Ma quando entra in campo l’uomo la prospettiva cambia completamente. La seconda parte del libro – “Il clima soffia sulla storia” – rappresenta effettivamente quel racconto promesso dal titolo. Acot - un filosofo e storico della scienza del Cnrs francese - segue le prime comunità umane nella loro rivoluzione neolitica, la diffusione dell’agricoltura e poi l’affermarsi del modello urbano. Racconta la storia dell’Optimum medievale – quel periodo caldo che avrebbe favorito la navigazione dei Vichinghi, ma anche i commerci lungo la Via della Seta – e indaga le relazioni climatiche delle carestie del Trecento e della “morte nera”, la spaventosa epidemia di peste che uccise un abitante su tre in Europa. Si immerge poi nella Piccola età glaciale, quella che si estende più o meno dal Quattrocento all’Ottocento, e che è così ben illustrata da certi quadri del pittore fiammingo Pieter Bruegel il Vecchio, con i paesaggi completamente ricoperti di neve, i laghi ghiacciati, brulicanti di un’umanità indaffarata a procacciarsi cibo e legna. Si sofferma sul mito del Generale inverno, sull’influenza del clima su avvenimenti militari come le invasioni della Russia da parte di Napoleone prima e Hitler poi.

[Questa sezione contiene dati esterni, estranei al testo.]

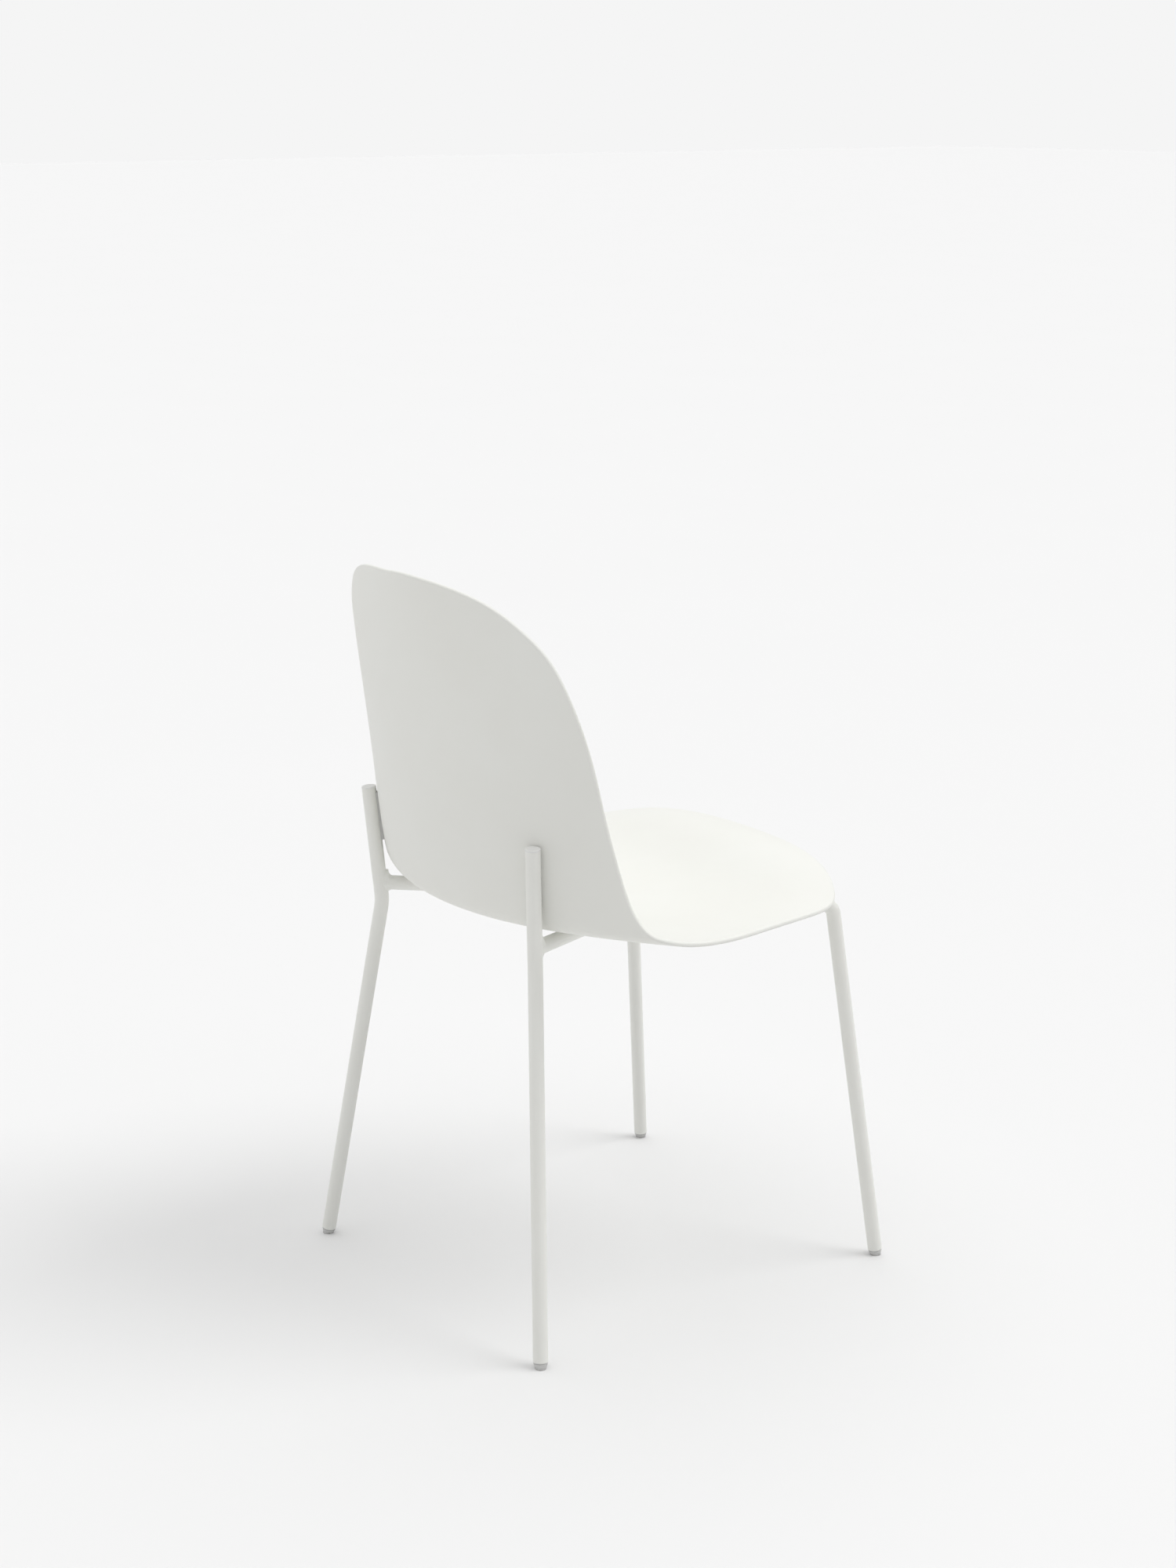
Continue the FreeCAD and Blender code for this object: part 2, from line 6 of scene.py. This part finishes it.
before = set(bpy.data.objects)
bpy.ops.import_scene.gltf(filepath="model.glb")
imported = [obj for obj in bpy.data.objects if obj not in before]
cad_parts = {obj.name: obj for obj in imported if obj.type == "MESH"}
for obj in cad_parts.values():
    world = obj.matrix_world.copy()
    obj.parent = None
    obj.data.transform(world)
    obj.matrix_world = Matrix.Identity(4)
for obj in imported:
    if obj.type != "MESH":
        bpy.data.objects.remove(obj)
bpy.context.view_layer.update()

# Looks of the white stacking chair: a moulded shell on a powder-coated tube frame.
# Metres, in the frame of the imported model: +Z up, floor at Z = 0, the chair faces -Y.

SCENE = bpy.context.scene


# ---------------------------------------------------------------- material helpers
def new_material(name):
    """Empty node tree with a Principled shader; returns the material, its tree and the shader."""
    material = bpy.data.materials.new(name)
    material.use_nodes = True
    tree = material.node_tree
    return material, tree, tree.nodes["Principled BSDF"]


def object_noise(tree, scale, detail, roughness=0.5, stretch=(1.0, 1.0, 1.0)):
    """Noise in object coordinates, in metres; scale is the number of grains in a metre."""
    place = tree.nodes.new("ShaderNodeTexCoord")
    mapping = tree.nodes.new("ShaderNodeMapping")
    mapping.inputs["Scale"].default_value = stretch
    noise = tree.nodes.new("ShaderNodeTexNoise")
    noise.inputs["Scale"].default_value = scale
    noise.inputs["Detail"].default_value = detail
    noise.inputs["Roughness"].default_value = roughness
    tree.links.new(place.outputs["Object"], mapping.inputs["Vector"])
    tree.links.new(mapping.outputs["Vector"], noise.inputs["Vector"])
    return noise.outputs["Fac"]


def spread(tree, factor, low, high, start=0.3, end=0.7):
    """Number that runs from low to high as the factor runs from start to end, and no further."""
    node = tree.nodes.new("ShaderNodeMapRange")
    node.inputs["From Min"].default_value = start
    node.inputs["From Max"].default_value = end
    node.inputs["To Min"].default_value = low
    node.inputs["To Max"].default_value = high
    tree.links.new(factor, node.inputs["Value"])
    return node.outputs["Result"]


def blended(tree, factor, first, second):
    """Colour between two colours by a factor."""
    node = tree.nodes.new("ShaderNodeMix")
    node.data_type = "RGBA"
    node.inputs["A"].default_value = (*first, 1.0)
    node.inputs["B"].default_value = (*second, 1.0)
    tree.links.new(factor, node.inputs["Factor"])
    return node.outputs["Result"]


def relief(tree, shader, heights):
    """Bump made of several layers; each is a height output, its depth in metres and its strength."""
    normal = None
    for height, depth, strength in heights:
        bump = tree.nodes.new("ShaderNodeBump")
        bump.inputs["Distance"].default_value = depth
        bump.inputs["Strength"].default_value = strength
        tree.links.new(height, bump.inputs["Height"])
        if normal is not None:
            tree.links.new(normal, bump.inputs["Normal"])
        normal = bump.outputs["Normal"]
    tree.links.new(normal, shader.inputs["Normal"])


def height_above_floor(tree, low, high):
    """Factor that is 1 at the height low and 0 at the height high."""
    place = tree.nodes.new("ShaderNodeTexCoord")
    parts = tree.nodes.new("ShaderNodeSeparateXYZ")
    tree.links.new(place.outputs["Object"], parts.inputs["Vector"])
    return spread(tree, parts.outputs["Z"], 1.0, 0.0, low, high)


def product(tree, first, second):
    """One number times another."""
    node = tree.nodes.new("ShaderNodeMath")
    node.operation = "MULTIPLY"
    tree.links.new(first, node.inputs[0])
    tree.links.new(second, node.inputs[1])
    return node.outputs["Value"]


# ---------------------------------------------------------------- materials
# The shell and the frame share one white, which drifts a little towards a warmer one.
WHITE = (0.815, 0.818, 0.782)
WHITE_WARM = (0.80, 0.80, 0.76)
FLOOR_WHITE = (0.80, 0.80, 0.80)
FLOOR_WHITE_LOW = (0.797, 0.797, 0.797)
PAD_GREY = (0.56, 0.56, 0.55)
PAD_GREY_LOW = (0.50, 0.50, 0.49)

# Scale of the fine marks on a metal piece: the same each way, or squeezed along Z so they run around.
MARKS_EVEN = (1.0, 1.0, 1.0)
MARKS_AROUND = (1.0, 1.0, 6.0)


def shell_plastic():
    """Injection-moulded polypropylene with a fine eroded grain and faint flow clouds."""
    material, tree, shader = new_material("shell_plastic")
    clouds = object_noise(tree, 9.0, 3.0)
    grain = object_noise(tree, 1400.0, 2.0, 0.6)
    soft = object_noise(tree, 260.0, 2.0)
    tree.links.new(blended(tree, spread(tree, clouds, 0.0, 1.0), WHITE, WHITE_WARM),
                   shader.inputs["Base Color"])
    tree.links.new(spread(tree, grain, 0.50, 0.62), shader.inputs["Roughness"])
    shader.inputs["IOR"].default_value = 1.46
    relief(tree, shader, [(soft, 0.0002, 0.06), (grain, 0.00005, 0.35)])
    return material


def powder_coat():
    """Satin polyester powder coat with a light orange-peel surface."""
    material, tree, shader = new_material("powder_coat")
    clouds = object_noise(tree, 14.0, 2.0)
    peel = object_noise(tree, 700.0, 1.5, 0.4)
    dust = object_noise(tree, 3200.0, 1.0)
    tree.links.new(blended(tree, spread(tree, clouds, 0.0, 1.0), WHITE, WHITE_WARM),
                   shader.inputs["Base Color"])
    tree.links.new(spread(tree, peel, 0.34, 0.46), shader.inputs["Roughness"])
    shader.inputs["IOR"].default_value = 1.5
    relief(tree, shader, [(peel, 0.00012, 0.30), (dust, 0.00002, 0.25)])
    return material


def matte_plastic(name, colour, scuff, low, high):
    """Small moulded part, scuffed below the height low and less and less up to the height high."""
    material, tree, shader = new_material(name)
    grain = object_noise(tree, 1800.0, 2.0)
    smears = object_noise(tree, 420.0, 4.0, 0.7, (1.0, 1.0, 3.0))
    worn = product(tree, height_above_floor(tree, low, high), spread(tree, smears, 0.0, 1.0, 0.4, 0.6))
    tree.links.new(blended(tree, worn, colour, scuff), shader.inputs["Base Color"])
    tree.links.new(spread(tree, smears, 0.42, 0.68), shader.inputs["Roughness"])
    shader.inputs["IOR"].default_value = 1.48
    relief(tree, shader, [(grain, 0.00004, 0.4)])
    return material


def soft_pad():
    """Light grey elastomer between post and shell."""
    material, tree, shader = new_material("soft_pad")
    grain = object_noise(tree, 2400.0, 3.0, 0.7)
    tree.links.new(blended(tree, spread(tree, grain, 0.0, 1.0), PAD_GREY, PAD_GREY_LOW),
                   shader.inputs["Base Color"])
    tree.links.new(spread(tree, grain, 0.70, 0.85), shader.inputs["Roughness"])
    relief(tree, shader, [(grain, 0.00005, 0.4)])
    return material


def metal(name, first, second, rough_low, rough_high, stretch):
    """Plated metal with fine turning marks and small tone changes."""
    material, tree, shader = new_material(name)
    marks = object_noise(tree, 2600.0, 3.0, 0.6, stretch)
    stains = object_noise(tree, 240.0, 3.0)
    tree.links.new(blended(tree, spread(tree, stains, 0.0, 1.0), first, second),
                   shader.inputs["Base Color"])
    tree.links.new(spread(tree, marks, rough_low, rough_high), shader.inputs["Roughness"])
    shader.inputs["Metallic"].default_value = 1.0
    relief(tree, shader, [(marks, 0.00003, 0.35)])
    return material


def floor_paint():
    """Plain pale floor, with a barely visible roller texture."""
    material, tree, shader = new_material("floor_paint")
    mottle = object_noise(tree, 1.6, 2.0)
    nap = object_noise(tree, 420.0, 2.0)
    tree.links.new(blended(tree, spread(tree, mottle, 0.0, 1.0), FLOOR_WHITE, FLOOR_WHITE_LOW),
                   shader.inputs["Base Color"])
    shader.inputs["Roughness"].default_value = 0.9
    shader.inputs["Specular IOR Level"].default_value = 0.1
    relief(tree, shader, [(nap, 0.0001, 0.05)])
    return material


# ---------------------------------------------------------------- finish of every CAD node
plastic = shell_plastic()
coat = powder_coat()
plug = matte_plastic("plug_plastic", colour=(0.78, 0.78, 0.765), scuff=(0.70, 0.70, 0.69),
                     low=0.53, high=0.55)
glide = matte_plastic("glide_plastic", colour=(0.60, 0.60, 0.59), scuff=(0.30, 0.29, 0.28),
                      low=0.0, high=0.004)
bumper = matte_plastic("bumper_plastic", colour=(0.66, 0.66, 0.65), scuff=(0.55, 0.55, 0.54),
                       low=0.405, high=0.42)
pad = soft_pad()
zinc = metal("zinc_steel", first=(0.46, 0.46, 0.46), second=(0.36, 0.37, 0.38),
             rough_low=0.30, rough_high=0.45, stretch=MARKS_EVEN)
rivet_steel = metal("rivet_steel", first=(0.55, 0.55, 0.56), second=(0.46, 0.47, 0.48),
                    rough_low=0.34, rough_high=0.5, stretch=MARKS_AROUND)
brass = metal("insert_brass", first=(0.70, 0.52, 0.26), second=(0.60, 0.44, 0.21),
              rough_low=0.26, rough_high=0.4, stretch=MARKS_AROUND)

# The finish of each node goes by how its name starts.
FINISHES = {
    "seat_shell": plastic,
    "rear_leg": coat,
    "front_leg": coat,
    "seat_plate": coat,
    "front_tab": coat,
    "post_pad": pad,
    "post_plug": plug,
    "back_screws": zinc,
    "seat_screws": zinc,
    "front_screws": zinc,
    "post_rivnuts": rivet_steel,
    "seat_inserts": brass,
    "stacking_bumper": bumper,
    "glide": glide,
}
for name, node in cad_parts.items():
    finish = next(material for start, material in FINISHES.items() if name.startswith(start))
    node.data.materials.clear()
    node.data.materials.append(finish)


# ---------------------------------------------------------------- floor, light, camera
FLOOR_HALF = 40.0

# The photograph's view: from behind the chair and its sitter's right.
CAMERA_PLACE = (-2.2207, 1.6777, 1.2937)
CAMERA_AZIMUTH = 232.95      # degrees; 0 looks along +Y, with +X to the right
CAMERA_PITCH = 14.958        # degrees below level
CAMERA_LENS = 60.13          # millimetres
SENSOR_HEIGHT = 36.0         # millimetres


def plain_floor():
    """Large level sheet that the glides stand on."""
    half = FLOOR_HALF
    mesh = bpy.data.meshes.new("floor")
    corners = [(-half, -half, 0.0), (half, -half, 0.0), (half, half, 0.0), (-half, half, 0.0)]
    mesh.from_pydata(corners, [], [(0, 1, 2, 3)])
    mesh.materials.append(floor_paint())
    floor = bpy.data.objects.new("floor", mesh)
    SCENE.collection.objects.link(floor)


def aim(obj, place, towards):
    """Puts a light at a place, pointing at another."""
    obj.location = place
    obj.rotation_euler = (Vector(towards) - Vector(place)).to_track_quat("-Z", "Y").to_euler()


def sun(name, direction, strength, softness):
    """Sun lamp that shines from a direction; softness is how wide it looks, in degrees."""
    data = bpy.data.lights.new(name, "SUN")
    data.energy = strength
    data.angle = math.radians(softness)
    lamp = bpy.data.objects.new(name, data)
    SCENE.collection.objects.link(lamp)
    aim(lamp, direction, (0.0, 0.0, 0.0))


def studio_world(surround, tilt, bright_side, seen):
    """White surround, brighter towards one side; the camera sees the paper's own tone behind the floor."""
    world = bpy.data.worlds.new("studio")
    world.use_nodes = True
    SCENE.world = world
    tree = world.node_tree
    tree.nodes.clear()
    output = tree.nodes.new("ShaderNodeOutputWorld")
    mix = tree.nodes.new("ShaderNodeMixShader")
    path = tree.nodes.new("ShaderNodeLightPath")
    place = tree.nodes.new("ShaderNodeTexCoord")
    towards = tree.nodes.new("ShaderNodeVectorMath")
    towards.operation = "DOT_PRODUCT"
    towards.inputs[1].default_value = bright_side
    tree.links.new(place.outputs["Generated"], towards.inputs[0])
    level = spread(tree, towards.outputs["Value"], surround * (1.0 - tilt), surround * (1.0 + tilt),
                   start=-1.0, end=1.0)
    lit = tree.nodes.new("ShaderNodeBackground")
    paper = tree.nodes.new("ShaderNodeBackground")
    paper.inputs["Color"].default_value = (1.0, 1.0, 1.0, 1.0)
    paper.inputs["Strength"].default_value = seen
    tree.links.new(level, lit.inputs["Strength"])
    lit.inputs["Color"].default_value = (1.0, 1.0, 1.0, 1.0)
    tree.links.new(path.outputs["Is Camera Ray"], mix.inputs["Fac"])
    tree.links.new(lit.outputs["Background"], mix.inputs[1])
    tree.links.new(paper.outputs["Background"], mix.inputs[2])
    tree.links.new(mix.outputs["Shader"], output.inputs["Surface"])


def photo_camera():
    """Camera at its place, turned by its azimuth and pitch, without roll."""
    azimuth = math.radians(CAMERA_AZIMUTH)
    pitch = math.radians(CAMERA_PITCH)
    right = Vector((math.cos(azimuth), math.sin(azimuth), 0.0))
    back = Vector((math.sin(azimuth) * math.cos(pitch), -math.cos(azimuth) * math.cos(pitch),
                   math.sin(pitch)))
    up = back.cross(right)
    data = bpy.data.cameras.new("camera")
    data.sensor_fit = "VERTICAL"
    data.sensor_height = SENSOR_HEIGHT
    data.lens = CAMERA_LENS
    camera = bpy.data.objects.new("camera", data)
    SCENE.collection.objects.link(camera)
    turn = Matrix((right, up, back)).transposed().to_4x4()
    camera.matrix_world = Matrix.Translation(CAMERA_PLACE) @ turn
    SCENE.camera = camera


SCENE.view_settings.view_transform = "Standard"
plain_floor()
studio_world(surround=0.40, tilt=1.0, bright_side=(0.72, 0.69, 0.10), seen=0.913)
sun("soft_box", (-0.12, -0.34, 1.0), 1.72, 110.0)
sun("key_light", (-0.42, -0.48, 0.77), 0.95, 35.0)
photo_camera()
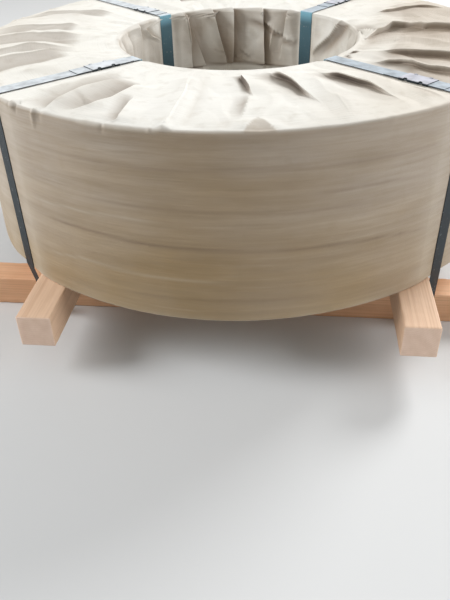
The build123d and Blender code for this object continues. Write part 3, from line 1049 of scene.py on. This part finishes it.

Sulla scorta del famoso testo di Emmanuel Le Roy Ladurie - Tempo di festa, tempo di carestia. Storia del clima dall’anno Mille -, Acot non cade nell’accattivante trappola del determinismo climatico, quella corrente di pensiero continuamente affiorante – da Charles Louis de Montesquieu al geografo statunitense Ellesworth Huntington – che tende ad attribuire al clima le principali svolte della storia. Dalla caduta dell’Impero romano alla Rivoluzione francese, per intenderci. Anche se, poi, è proprio il caso della presa della Bastiglia a seminare qualche dubbio: «Resta il fatto», scrive l’autore, «che la Rivoluzione francese comincia nel corso dell’estate 1789 e che, questa volta, gli storici più scrupolosi e più antideterministi ritengono che il clima abbia svolto un ruolo non trascurabile nel suo scoppio. Certo, “non trascurabile” è un’espressione molto vaga. Il fatto è che la storia non è una scienza in cui la sperimentazione permetta di far variare i parametri. Quindi è impossibile – a quanto pare – essere più precisi».

La terza e ultima parte – “Il riscaldamento climatico in discussione” – ci viene incontro con tutte le novità del caso. Mai, prima dell’era industriale, l’uomo aveva potuto influire direttamente sul clima. Ha accarezzato l’idea, magari, ma non era riuscito a immaginare che le conseguenze del suo sviluppo potessero essere così devastanti per il clima terrestre. E allora Acot abbandona la storia per descrivere gli scenari che si affacciano e capire cosa fare per evitare il ripetersi di calamità come quelle che hanno colpito il pianeta negli ultimi anni: El Niño più potente di sempre, l’uragano Mitch, i morti in Europa del 2003, gli atolli sott’acqua, ecc. «Qui non si tratta di pretendere di stabilire le responsabilità di questa o di quella persona in tali catastrofi, ma di meditare sulle due domande che da allora assillano la gente: “Cosa succederà nei prossimi decenni?” e, dato che le diverse ipotesi sono piuttosto inquietanti, “Possiamo porvi rimedio?”. Alle cause astronomiche (quelle sospettate di innescare le glaciazioni, ndr) probabilmente non c’è rimedio, perché non dipendono dalla specie umana. È possibile però agire sui fattori che dipendono da noi: le emissioni di gas a effetto serra di origine antropica, in particolare. Basterebbe? Non lo sappiamo. Siamo invece certi del fatto che, se non facciamo niente, la situazione si aggraverà ineluttabilmente».